Some tips for creating meaningful connections with your fans.


Thanks to social media and other tools—like Spotify—artists and labels are able to connect with fans in more ways than they ever have before. You can do a lot with just a little. But you need to be aware of the pros and cons of that control. As Uncle Ben once told a young Peter Parker: “With great power comes great responsibility.” There are many moving pieces to consider, some of which we’ve outlined in our The Game Plan episode for "Promoting Your Work."

So, where do you start? Alicia Yaffe has a wealth of experience in this department. She was a co-manager of punk legends Unwritten Law in the mid-’00s and even operated the Sublime Myspace page for a while. Currently, she’s the president of The Spellbound Group—a digital creative agency that specializes in strategic marketing and content production services—and a member of the team at Jampol Artist Management, Inc. She says that from the get-go, you have to consider your own comfort when approaching your promotional avenues.

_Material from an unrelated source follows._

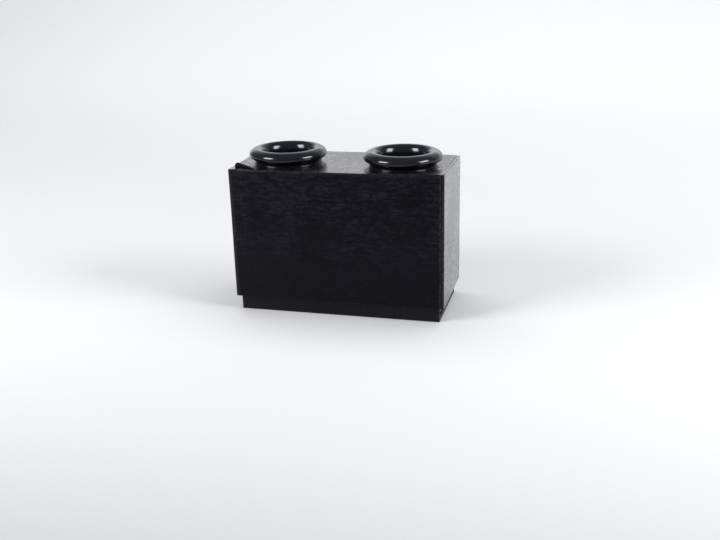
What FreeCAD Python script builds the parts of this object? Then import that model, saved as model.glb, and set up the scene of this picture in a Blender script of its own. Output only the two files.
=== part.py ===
import FreeCAD, Part
import os
from math import atan2, cos, degrees, radians, sin, sqrt

# Box-type stereo viewer for 45 x 107 mm glass slides. A lens box telescopes down over a slide box.
# Millimetres, +Z up. X runs along the pair of eyepieces, -Y is the front.
# The origin is the middle of the footprint, on the surface that the slide box stands on.

# Lens box, outside
LENS_BOX_WIDTH = 114.8
LENS_BOX_DEPTH = 52.0
LENS_BOX_BOTTOM = 8.2
LENS_BOX_HEIGHT = 71.0
COVERING = 0.3
OUTER_BOARD = 1.2
LENS_BOARD = 3.0
SIDE_TURNOVER = 1.8
TOP_TURNOVER = 0.9

# Sliding fit between the two boxes
BOX_GAP = 0.55
FELT = 0.4
FELT_HEIGHT = 12.0
FELT_ABOVE_EDGE = 1.0
FELT_END_MARGIN = 7.0

# Slide box
INNER_HEIGHT = 55.0
PAPER = 0.2
PAPER_FLOOR_GAP = 0.3
INNER_BOARD = 1.1
RAIL_HEIGHT = 1.2
RAIL_WIDTH = 3.0
GROUND_GLASS = 1.5
GLASS_PLAY = 0.1
SLOT_HEIGHT = 4.4
MASK = 0.8
GUIDE_RAIL = 3.0
WINDOW_WIDTH = 38.0
WINDOW_DEPTH = 39.0

# Light partition and corner blocks under the lens board
PARTITION = 1.2
PARTITION_BOTTOM = 20.5
PARTITION_GROOVE = 1.0
PARTITION_DEPTH = 44.4
CORNER_BLOCK = 6.0
PUSH_IN_TRAVEL = 7.0
STOP_GAP = 0.3

# Eyepieces
EYE_SPACING = 63.5
EYE_Y = -2.2
SPIGOT_RADIUS = 14.0
SPIGOT_PLAY = 0.05
SPIGOT_LENGTH = 6.0
FOOT_RADIUS = 18.3
FOOT_HEIGHT = 0.5
NECK_MIDDLE = (18.7, 2.1)
RIM_RADIUS = 20.95
RIM_HEIGHT = 4.6
RIM_ROUNDING = 2.4
RIM_UNDERSIDE_ANGLE = -35.0
CREST_RADIUS = 16.4
CREST_HEIGHT = 7.85
LIP_ROUNDING = 3.1
LIP_END_ANGLE = 152.0
FUNNEL_ROUNDING = 6.5
BOWL_FLOOR = 0.6
BOWL_FILLET = 0.9
THROAT_RADIUS = 11.0
LENS_SEAT = 1.2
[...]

Do: Build relationships with fans

“At a very, very basic level, building relationships with fans is most important,” Yaffe says. “An artist should use the social platform they’re most comfortable with—the one they're most likely to interact with people on—because you don't want it to feel forced, and you don't want it to feel fake. So whether that's Instagram or Snapchat or Facebook or whatever, that's really important. You don't necessarily have to be on all of them, but you have to at least have one you're driving people to and you're willing to interact with.”

Once you’ve decided which social platform or platforms you’re most comfortable with, there are some best practices. Yaffe notes that a little goes a long way, and that liking or responding to a fan’s question or comment can have far-reaching consequences. Acknowledging when people post favorably about you and your music is a simple way to show engagement, and recognizing long-standing supporters and fans is an excellent loyalty-booster. If you’re headed to a town where you know there are some superfans, you could consider something like inviting them out for soundcheck. Or you could direct some early listens of the release you’re planning toward your most engaged followers.

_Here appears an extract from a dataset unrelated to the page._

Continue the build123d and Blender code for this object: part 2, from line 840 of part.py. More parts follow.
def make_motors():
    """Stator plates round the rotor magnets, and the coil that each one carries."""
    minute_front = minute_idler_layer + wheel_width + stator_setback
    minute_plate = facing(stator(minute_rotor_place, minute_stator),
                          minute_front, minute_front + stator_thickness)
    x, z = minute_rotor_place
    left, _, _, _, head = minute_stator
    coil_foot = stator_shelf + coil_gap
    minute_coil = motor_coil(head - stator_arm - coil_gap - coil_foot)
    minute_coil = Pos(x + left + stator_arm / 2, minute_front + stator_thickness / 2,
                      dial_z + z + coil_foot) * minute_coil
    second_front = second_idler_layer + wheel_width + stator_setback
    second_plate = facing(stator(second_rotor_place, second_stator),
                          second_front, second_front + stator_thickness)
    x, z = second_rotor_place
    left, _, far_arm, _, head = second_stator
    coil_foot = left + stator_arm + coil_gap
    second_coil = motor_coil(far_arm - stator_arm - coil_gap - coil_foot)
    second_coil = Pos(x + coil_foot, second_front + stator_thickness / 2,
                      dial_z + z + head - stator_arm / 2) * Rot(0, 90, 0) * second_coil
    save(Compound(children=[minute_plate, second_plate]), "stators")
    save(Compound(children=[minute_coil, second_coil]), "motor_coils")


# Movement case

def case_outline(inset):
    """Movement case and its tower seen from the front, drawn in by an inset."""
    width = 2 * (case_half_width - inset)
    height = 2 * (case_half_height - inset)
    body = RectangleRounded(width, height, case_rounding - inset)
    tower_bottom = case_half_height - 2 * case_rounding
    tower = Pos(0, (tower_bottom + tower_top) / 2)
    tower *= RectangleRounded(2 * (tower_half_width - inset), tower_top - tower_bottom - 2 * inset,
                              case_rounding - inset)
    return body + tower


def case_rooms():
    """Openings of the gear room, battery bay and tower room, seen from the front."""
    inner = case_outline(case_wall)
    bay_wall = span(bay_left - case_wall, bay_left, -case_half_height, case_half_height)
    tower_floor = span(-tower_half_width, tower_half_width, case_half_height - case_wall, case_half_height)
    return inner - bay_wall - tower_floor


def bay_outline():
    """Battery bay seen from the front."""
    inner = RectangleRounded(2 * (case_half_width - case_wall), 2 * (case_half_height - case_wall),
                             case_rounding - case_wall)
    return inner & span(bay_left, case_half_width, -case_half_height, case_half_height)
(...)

But, Yaffe says, remember that you don’t have to pander to fans. Your artistic vision is yours alone, and while things like crowd-sourced videos can be fun, they run the risk of feeling gimmicky. “If you're an artist, you should have something to say,” Yaffe says, and adds that your audience isn’t always entitled to input in that expression. She cites Arcade Fire’s interactive video for “We Used to Wait” as an example of a promotional effort that involves the listener without sacrificing artistic vision. Yaffe is also currently working on Spellbound Immersive, which will create interactive experiences for her clients—like the “living album experience,” where fans can “walk” through an album, with each room dedicated to a song and its story—and that has deepened her understanding of how to approach interactive ideas.

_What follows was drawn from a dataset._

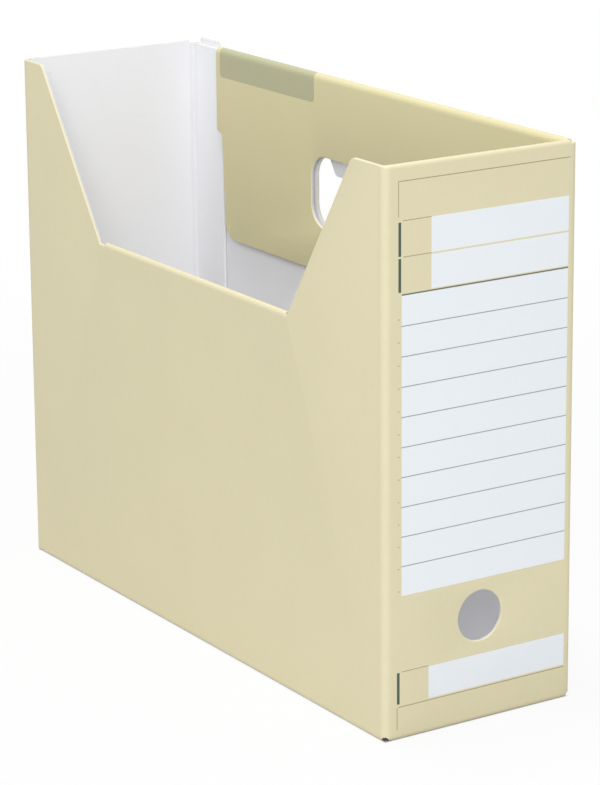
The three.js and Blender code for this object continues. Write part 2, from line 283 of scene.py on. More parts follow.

“From the time I've been spending in the immersive community, I've learned it's about the illusion of control and decision-making as opposed to actual control,” Yaffe says. “It's sort of about limiting choices.”

Do: Allow fans to see the real you

There’s an important balance to strike between giving away too much and not giving enough. L.A.-based sad-synth R&B artist TRACE frequently reveals a lot on her Instagram—giving thanks to the women in her life who’ve influenced her, sharing her salves for anxiety, Marie Kondo-ing her closet, and asking her followers questions. She notes that the posts she gets the most attention from aren’t necessarily the ones she’s put a ton of work into with help from pro stylists and photographers—it’s the ones that present a more off-the-cuff, authentic version of herself.

“It sounds a little vain, but I think people like feeling connected to their artists—the peeps they like,” TRACE says. “And I feel like that type of content has been more beneficial to me.”

TRACE adds that she finds Instagram stories to be far more engaging and successful than simple one-off posts because according to analytics, more eyes are landing on the stories than the posts.

Don’t: Overload the feed

It’s easy to fall into the worry that if you don’t post, people will forget you exist, but there is definitely such a thing as posting too much. If it can be annoying when one of your best friends is posting excessively, it will certainly put off people you don’t personally know. It also has the potential to dilute your product.

“[The fans] become less curious, and I think there is a way to make your fans wait for you in a very real way,” TRACE says. “I want that. What I want to produce and show you, not just on Instagram or social media, is that the content, the music, the videos I'm sharing and creating are things I put a lot of work into. I don't want them to be watered down.”

Do: Remember that it’s about supporting yourself as an artist

TRACE says it’s each artist’s prerogative to figure out when it’s best to be quiet on their social feeds, and sometimes that comes from recognizing the way things are flowing at the moment. If she’s in the studio, for example, maybe that’s the time to lower the frequency of her posts and create some mystery, perhaps share a cryptic studio shot that keeps fans wondering.

“I think the fans want to know who you are, but I think if what you're posting doesn't lead to who you are as an artist, you can kind of lose them,” TRACE says. “So I try to always draw some type of line to my music. If I'm posting about someone, which I rarely do now, it would be because, like, 'This woman told me I should start music five years ago and I did and she's the best.' It always has to draw back, because music is a business, ultimately. And I never want people to be confused about my brand.”